# Exercise aim
Your answer should be one number: the count of lines in these entries that hold the word "Blender".

# Data for this task
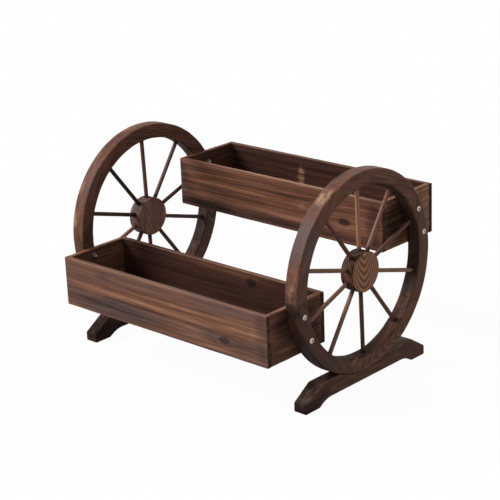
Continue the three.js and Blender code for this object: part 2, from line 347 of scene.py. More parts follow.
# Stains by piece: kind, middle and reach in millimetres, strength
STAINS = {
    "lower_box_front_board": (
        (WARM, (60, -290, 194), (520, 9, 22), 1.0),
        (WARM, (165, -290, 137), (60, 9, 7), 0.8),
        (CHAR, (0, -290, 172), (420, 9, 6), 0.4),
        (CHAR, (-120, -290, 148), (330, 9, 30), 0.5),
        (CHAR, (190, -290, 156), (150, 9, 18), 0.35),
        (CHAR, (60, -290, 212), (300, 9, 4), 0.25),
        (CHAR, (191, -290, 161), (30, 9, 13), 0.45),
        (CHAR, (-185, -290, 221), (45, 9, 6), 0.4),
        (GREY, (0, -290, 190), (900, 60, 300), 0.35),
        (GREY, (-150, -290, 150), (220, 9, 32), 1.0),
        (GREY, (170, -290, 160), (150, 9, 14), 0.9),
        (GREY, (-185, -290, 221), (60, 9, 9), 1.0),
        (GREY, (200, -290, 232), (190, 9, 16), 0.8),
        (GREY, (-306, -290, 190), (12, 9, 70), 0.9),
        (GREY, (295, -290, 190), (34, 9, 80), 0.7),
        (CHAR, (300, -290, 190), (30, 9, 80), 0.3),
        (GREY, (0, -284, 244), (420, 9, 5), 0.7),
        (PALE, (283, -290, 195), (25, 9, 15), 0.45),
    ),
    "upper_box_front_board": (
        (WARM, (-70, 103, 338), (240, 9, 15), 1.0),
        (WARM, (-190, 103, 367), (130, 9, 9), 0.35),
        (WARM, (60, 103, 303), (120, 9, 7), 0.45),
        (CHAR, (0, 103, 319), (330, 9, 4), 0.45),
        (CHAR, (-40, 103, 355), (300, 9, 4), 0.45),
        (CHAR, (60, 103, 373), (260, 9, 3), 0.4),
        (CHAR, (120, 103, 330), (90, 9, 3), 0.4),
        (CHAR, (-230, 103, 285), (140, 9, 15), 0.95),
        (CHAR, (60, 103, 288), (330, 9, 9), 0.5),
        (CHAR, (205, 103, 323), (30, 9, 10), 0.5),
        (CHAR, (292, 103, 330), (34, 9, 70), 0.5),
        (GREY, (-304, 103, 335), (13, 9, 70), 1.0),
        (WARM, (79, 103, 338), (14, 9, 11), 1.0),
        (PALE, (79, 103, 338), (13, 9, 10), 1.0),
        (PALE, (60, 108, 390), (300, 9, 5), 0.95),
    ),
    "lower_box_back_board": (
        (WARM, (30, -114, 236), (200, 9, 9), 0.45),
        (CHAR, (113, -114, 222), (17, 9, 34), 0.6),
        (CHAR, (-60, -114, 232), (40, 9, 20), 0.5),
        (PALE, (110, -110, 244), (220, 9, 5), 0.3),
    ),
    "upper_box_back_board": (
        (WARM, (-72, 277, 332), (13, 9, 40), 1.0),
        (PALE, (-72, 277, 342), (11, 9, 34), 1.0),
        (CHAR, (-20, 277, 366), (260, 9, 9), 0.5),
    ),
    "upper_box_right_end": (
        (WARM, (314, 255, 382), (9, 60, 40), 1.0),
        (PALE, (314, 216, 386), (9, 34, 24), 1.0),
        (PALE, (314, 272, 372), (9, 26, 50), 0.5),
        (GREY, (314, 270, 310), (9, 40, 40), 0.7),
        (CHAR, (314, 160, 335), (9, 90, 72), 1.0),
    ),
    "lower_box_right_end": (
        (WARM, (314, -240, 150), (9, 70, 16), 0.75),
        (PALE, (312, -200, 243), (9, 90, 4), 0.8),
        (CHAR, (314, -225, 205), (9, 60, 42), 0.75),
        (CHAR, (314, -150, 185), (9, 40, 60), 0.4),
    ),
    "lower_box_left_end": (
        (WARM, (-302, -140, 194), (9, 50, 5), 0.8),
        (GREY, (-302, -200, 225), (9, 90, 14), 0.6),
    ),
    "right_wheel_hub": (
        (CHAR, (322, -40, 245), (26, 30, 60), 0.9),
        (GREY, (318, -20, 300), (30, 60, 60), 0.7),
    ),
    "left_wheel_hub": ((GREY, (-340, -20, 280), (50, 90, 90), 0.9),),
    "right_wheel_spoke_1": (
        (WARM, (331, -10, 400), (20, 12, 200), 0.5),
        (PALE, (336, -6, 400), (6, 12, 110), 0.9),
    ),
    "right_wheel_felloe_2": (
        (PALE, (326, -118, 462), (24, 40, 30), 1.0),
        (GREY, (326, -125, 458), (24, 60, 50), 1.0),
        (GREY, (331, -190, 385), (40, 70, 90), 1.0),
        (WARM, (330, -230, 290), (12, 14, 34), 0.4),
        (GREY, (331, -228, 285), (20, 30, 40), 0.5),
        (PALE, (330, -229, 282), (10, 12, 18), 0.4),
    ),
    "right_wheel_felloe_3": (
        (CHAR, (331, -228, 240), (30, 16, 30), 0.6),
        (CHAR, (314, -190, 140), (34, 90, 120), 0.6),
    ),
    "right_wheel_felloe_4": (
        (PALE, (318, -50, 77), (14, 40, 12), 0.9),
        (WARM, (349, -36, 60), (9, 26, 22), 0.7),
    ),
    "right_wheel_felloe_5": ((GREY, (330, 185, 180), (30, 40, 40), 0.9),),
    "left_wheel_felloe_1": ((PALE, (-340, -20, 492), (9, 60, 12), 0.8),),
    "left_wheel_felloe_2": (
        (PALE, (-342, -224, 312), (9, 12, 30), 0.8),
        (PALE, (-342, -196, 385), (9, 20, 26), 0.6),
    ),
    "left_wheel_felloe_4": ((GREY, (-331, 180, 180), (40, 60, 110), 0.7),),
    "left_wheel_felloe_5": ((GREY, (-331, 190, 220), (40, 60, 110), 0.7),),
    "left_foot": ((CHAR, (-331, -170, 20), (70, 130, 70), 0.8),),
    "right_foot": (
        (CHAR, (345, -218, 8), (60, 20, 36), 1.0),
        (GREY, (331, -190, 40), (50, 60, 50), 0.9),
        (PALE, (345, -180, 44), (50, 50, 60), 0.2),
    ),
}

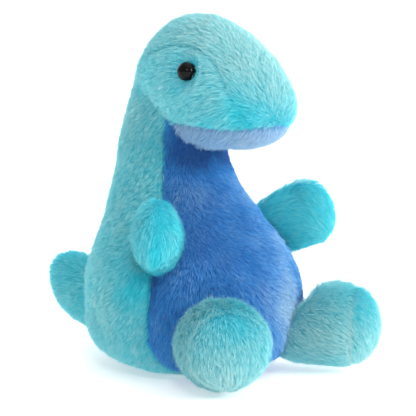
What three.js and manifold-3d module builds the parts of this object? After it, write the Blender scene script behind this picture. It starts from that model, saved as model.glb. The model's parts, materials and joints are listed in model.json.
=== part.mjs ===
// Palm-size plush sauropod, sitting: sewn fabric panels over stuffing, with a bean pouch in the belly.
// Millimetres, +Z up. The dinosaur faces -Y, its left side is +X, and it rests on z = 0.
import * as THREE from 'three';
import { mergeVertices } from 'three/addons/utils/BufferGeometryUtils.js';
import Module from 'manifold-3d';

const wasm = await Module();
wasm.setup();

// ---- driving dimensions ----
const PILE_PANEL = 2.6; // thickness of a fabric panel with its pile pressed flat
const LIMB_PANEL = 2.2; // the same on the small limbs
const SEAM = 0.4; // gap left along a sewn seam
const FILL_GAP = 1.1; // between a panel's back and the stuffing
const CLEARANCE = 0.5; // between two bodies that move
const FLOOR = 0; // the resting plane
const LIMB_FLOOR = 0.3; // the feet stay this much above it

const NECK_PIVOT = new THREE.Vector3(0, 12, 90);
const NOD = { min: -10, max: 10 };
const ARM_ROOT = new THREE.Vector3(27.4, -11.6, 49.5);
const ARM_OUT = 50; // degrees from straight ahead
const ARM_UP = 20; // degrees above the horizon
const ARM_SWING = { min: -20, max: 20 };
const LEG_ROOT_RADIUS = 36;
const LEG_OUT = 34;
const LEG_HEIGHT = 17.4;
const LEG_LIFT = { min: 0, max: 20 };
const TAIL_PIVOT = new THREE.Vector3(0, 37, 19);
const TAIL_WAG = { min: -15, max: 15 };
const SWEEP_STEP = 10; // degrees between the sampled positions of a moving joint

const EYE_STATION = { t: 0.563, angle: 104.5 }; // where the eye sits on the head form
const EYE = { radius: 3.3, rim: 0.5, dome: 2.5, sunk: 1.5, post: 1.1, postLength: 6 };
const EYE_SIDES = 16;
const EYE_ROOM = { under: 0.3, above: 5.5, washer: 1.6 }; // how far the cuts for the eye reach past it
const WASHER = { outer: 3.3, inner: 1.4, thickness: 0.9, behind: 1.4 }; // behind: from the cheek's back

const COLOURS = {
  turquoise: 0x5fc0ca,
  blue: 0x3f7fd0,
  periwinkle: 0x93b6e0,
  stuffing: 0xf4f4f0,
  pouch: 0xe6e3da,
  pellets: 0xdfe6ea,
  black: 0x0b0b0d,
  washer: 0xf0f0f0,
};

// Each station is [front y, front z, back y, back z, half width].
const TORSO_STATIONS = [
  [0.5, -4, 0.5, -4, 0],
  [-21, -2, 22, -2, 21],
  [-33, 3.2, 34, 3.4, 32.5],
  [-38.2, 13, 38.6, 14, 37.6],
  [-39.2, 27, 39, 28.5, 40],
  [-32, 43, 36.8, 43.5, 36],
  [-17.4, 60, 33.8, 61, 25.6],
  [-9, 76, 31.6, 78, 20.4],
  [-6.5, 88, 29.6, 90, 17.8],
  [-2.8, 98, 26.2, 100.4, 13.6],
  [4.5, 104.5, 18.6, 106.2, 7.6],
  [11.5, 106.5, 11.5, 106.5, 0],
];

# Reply
2